* _Your task_: Would you quote the material below from its first line through the line containing "WAIST_REACH = 0.176", exactly and with both ends included?

* _Supplied data_:
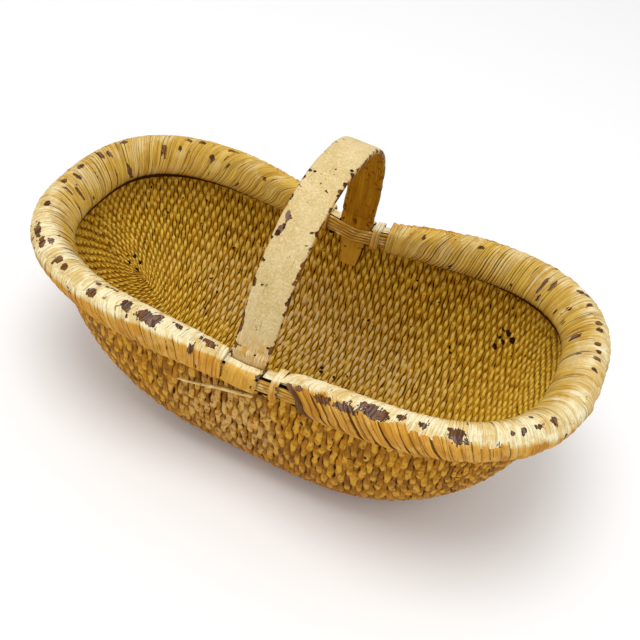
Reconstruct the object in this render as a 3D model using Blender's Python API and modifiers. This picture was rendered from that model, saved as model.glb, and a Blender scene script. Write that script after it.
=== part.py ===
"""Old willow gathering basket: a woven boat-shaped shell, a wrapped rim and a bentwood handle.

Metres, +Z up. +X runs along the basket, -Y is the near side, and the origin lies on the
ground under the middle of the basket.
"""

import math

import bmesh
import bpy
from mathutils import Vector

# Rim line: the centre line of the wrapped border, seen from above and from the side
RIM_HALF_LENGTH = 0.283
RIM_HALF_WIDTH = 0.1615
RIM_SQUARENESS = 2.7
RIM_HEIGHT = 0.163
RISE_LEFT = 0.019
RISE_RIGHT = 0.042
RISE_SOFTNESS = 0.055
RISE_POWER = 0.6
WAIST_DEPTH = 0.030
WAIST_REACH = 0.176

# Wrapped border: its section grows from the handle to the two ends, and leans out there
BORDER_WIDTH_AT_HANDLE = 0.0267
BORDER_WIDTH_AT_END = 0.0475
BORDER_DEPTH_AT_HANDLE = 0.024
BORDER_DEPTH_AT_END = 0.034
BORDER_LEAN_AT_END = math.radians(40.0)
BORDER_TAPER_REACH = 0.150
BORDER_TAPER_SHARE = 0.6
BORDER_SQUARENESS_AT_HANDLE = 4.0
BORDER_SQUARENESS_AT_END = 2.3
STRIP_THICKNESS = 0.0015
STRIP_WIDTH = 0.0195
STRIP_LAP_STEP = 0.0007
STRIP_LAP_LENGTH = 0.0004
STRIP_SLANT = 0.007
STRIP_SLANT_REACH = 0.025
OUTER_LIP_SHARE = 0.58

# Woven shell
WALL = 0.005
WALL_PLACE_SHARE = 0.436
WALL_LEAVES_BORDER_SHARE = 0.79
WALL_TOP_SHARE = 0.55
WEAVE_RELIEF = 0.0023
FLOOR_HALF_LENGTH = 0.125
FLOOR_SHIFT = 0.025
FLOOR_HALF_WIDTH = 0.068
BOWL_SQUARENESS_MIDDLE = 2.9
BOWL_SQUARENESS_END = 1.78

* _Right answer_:
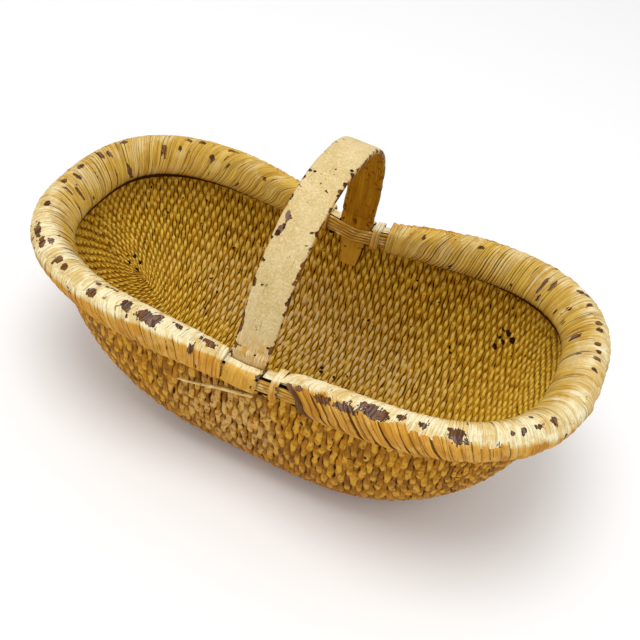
Reconstruct the object in this render as a 3D model using Blender's Python API and modifiers. This picture was rendered from that model, saved as model.glb, and a Blender scene script. Write that script after it.
=== part.py ===
"""Old willow gathering basket: a woven boat-shaped shell, a wrapped rim and a bentwood handle.

Metres, +Z up. +X runs along the basket, -Y is the near side, and the origin lies on the
ground under the middle of the basket.
"""

import math

import bmesh
import bpy
from mathutils import Vector

# Rim line: the centre line of the wrapped border, seen from above and from the side
RIM_HALF_LENGTH = 0.283
RIM_HALF_WIDTH = 0.1615
RIM_SQUARENESS = 2.7
RIM_HEIGHT = 0.163
RISE_LEFT = 0.019
RISE_RIGHT = 0.042
RISE_SOFTNESS = 0.055
RISE_POWER = 0.6
WAIST_DEPTH = 0.030
WAIST_REACH = 0.176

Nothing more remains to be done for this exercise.